Maxinquaye album cover
Maxinquaye

Tricky

1995
4th & Broadway

To answer “what is jazz?,” hand somebody Kind of Blue. For “what was trip-hop,” slide over Maxinquaye—the debut from former Massive Attack vocalist-producer, Tricky. The often murky, muddy sonics on Maxinquaye (named for Tricky’s mum) would go even grimier on his future releases, with Martina Topley-Bird singing out rays of sunshine beneath the cloudiness as his perfect foil. Standout ballad “Pumpkin” sounds how the best drugs imaginable might feel like. (“Overcome” and “Abbaon Fat Tracks” are like that too.) And “Black Steel” takes Public Enemy’s “Black Steel in the Hour of Chaos” to realms Chuck D never imagined.

Miles Marshall Lewis

Tricky’s debut long player takes some elements of his former band Massive Attacks’ approach — hip hop-derived rhythms, slow tempos, close-up, intimate, low-key rapping, and that anxious, noir atmosphere — and twists and stretches them to his own, bleak, unique purpose, resulting in a claustrophobic, tense hip hop / trip hop / goth hop album.

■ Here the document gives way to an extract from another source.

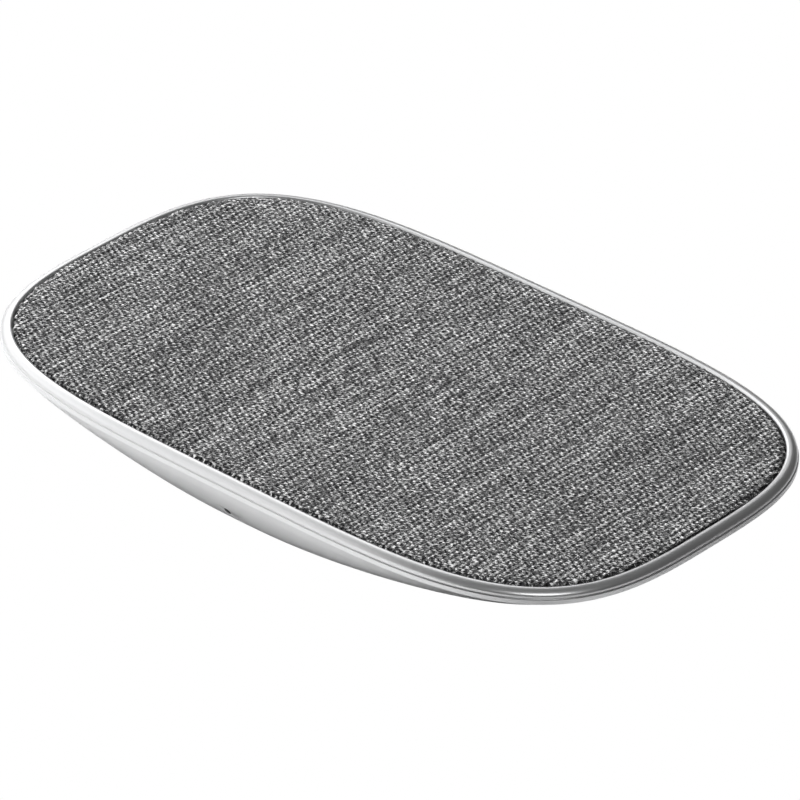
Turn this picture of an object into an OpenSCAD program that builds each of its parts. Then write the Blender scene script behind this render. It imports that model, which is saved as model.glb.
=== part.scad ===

Each song features vocals from Martina Topley-Bird and it’s her voice that really makes this album — certainly without her humanity, melody and hooks to balance out the intense sonic soup of murky atmospherics, grimy beats and Tricky’s bristling, subdued raps, it would be a much plainer and darker listen. Separated from its initial shock impact by nearly three decades, Maxinquaye remains a stark and striking original.